The Executive Board of the Central Bank of Tunisia (BCT) held its periodic remote meeting on Wednesday, March 31, 2021 and analyzed and discussed the main economic, monetary and financial indicators, in the wake of the current circumstances underwent by Tunisia, especially following the pandemic of COVID-19 and its disastrous impact on economic activity and global balances, besides a social and political climate that seemingly does not help overcome this crisis.
The Board said this difficult situation has induced an unprecedented decline in the performance of economic activity, recording a negative growth rate of around -8.8% in 2020.
On the other hand, the Board noted the stability of inflation in February 2021 at 4.9% year-on-year, for the fourth consecutive month, compared to 5.8% in the same month of the past year. This development was due to the slowdown in the rate of increase in prices of services (5.0% compared to 5.3%) and food (4.8% compared to 4.9%), while prices of manufactured goods showed a slight increase (4.8% compared to 4.6%).

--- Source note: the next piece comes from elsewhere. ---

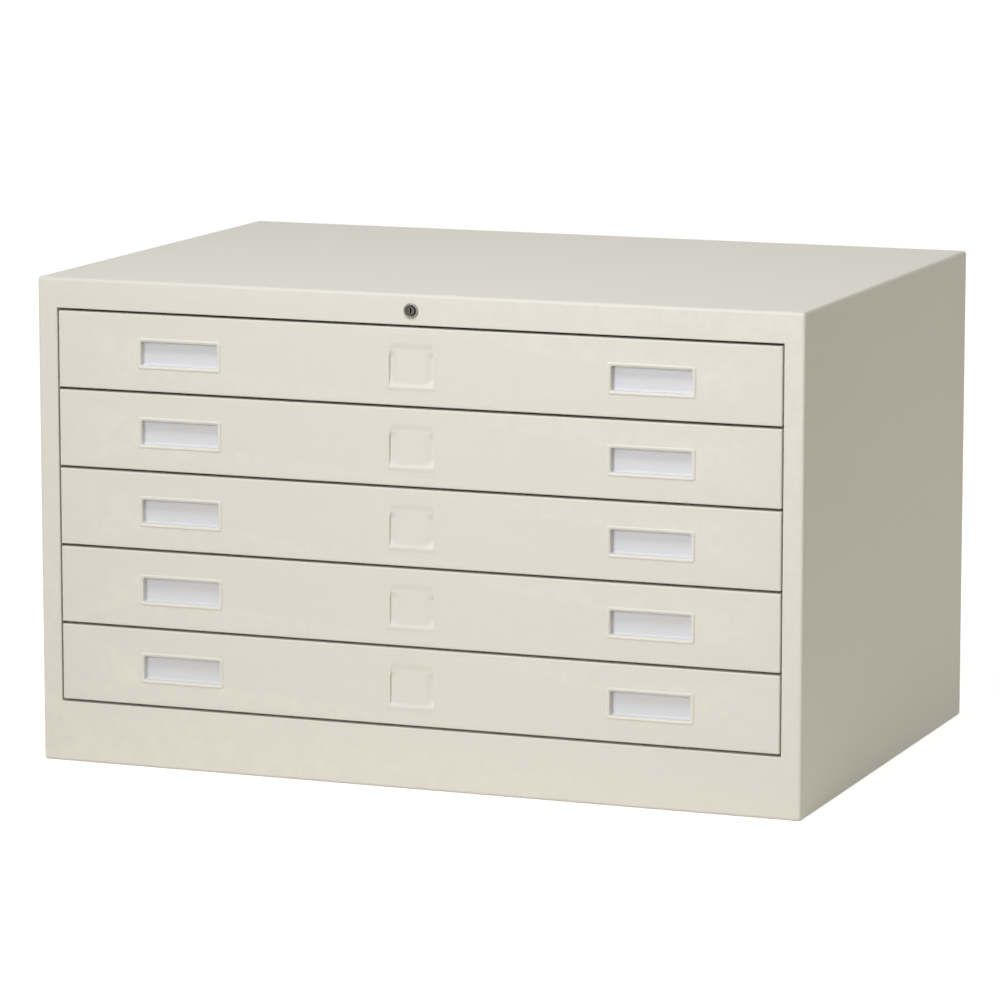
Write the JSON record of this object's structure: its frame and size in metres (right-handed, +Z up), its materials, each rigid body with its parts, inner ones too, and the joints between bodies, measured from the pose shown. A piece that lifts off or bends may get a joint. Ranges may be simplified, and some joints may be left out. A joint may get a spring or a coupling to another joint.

The inflation rate in February 2021 was 4.9% year-on-year, compared to 5.8% in the same month last year.
As for the main indicators of core inflation, “inflation of non-administered and fresh products” saw a slight increase in its growth rate to 5.1% at the end of February 2021 compared to 5.0% in the previous month.
As regards recent developments in the external sector, the Board pointed to the regression of the current account deficit during the first two months of the year 2021 to 847 MD or 0.7% of GDP, against -1078 MD and 1% during the same period of the year 2020 and this, in connection with the contraction of the trade balance deficit of 21.2%, following the persistence of the fallout of the crisis of COVID-19 and the consolidation of labor income (+11.2%) that have partially covered the decline in tourism revenue by 55.9%.
Given these developments, net foreign exchange assets reached 21,732 MD or 156 days of imports as of March 29, 2021 against 20,098 MD or 115 days of imports at the same date of the previous year.
After discussions and deliberations on the above points, the Board stressed the need to undertake the necessary reforms and achieve political and social stability without delay, so as to improve the visibility of economic agents.
The Board affirmed that the Central Bank, for its part, will continue to closely monitor developments on the international and national levels and take the appropriate decisions and measures to preserve monetary and financial stability, fully support the national economy and effectively contribute to restoring the country’s main global and financial balances.
At the end of its work, the Board decided to maintain the key interest rate of the Central Bank of Tunisia unchanged at 6.25%.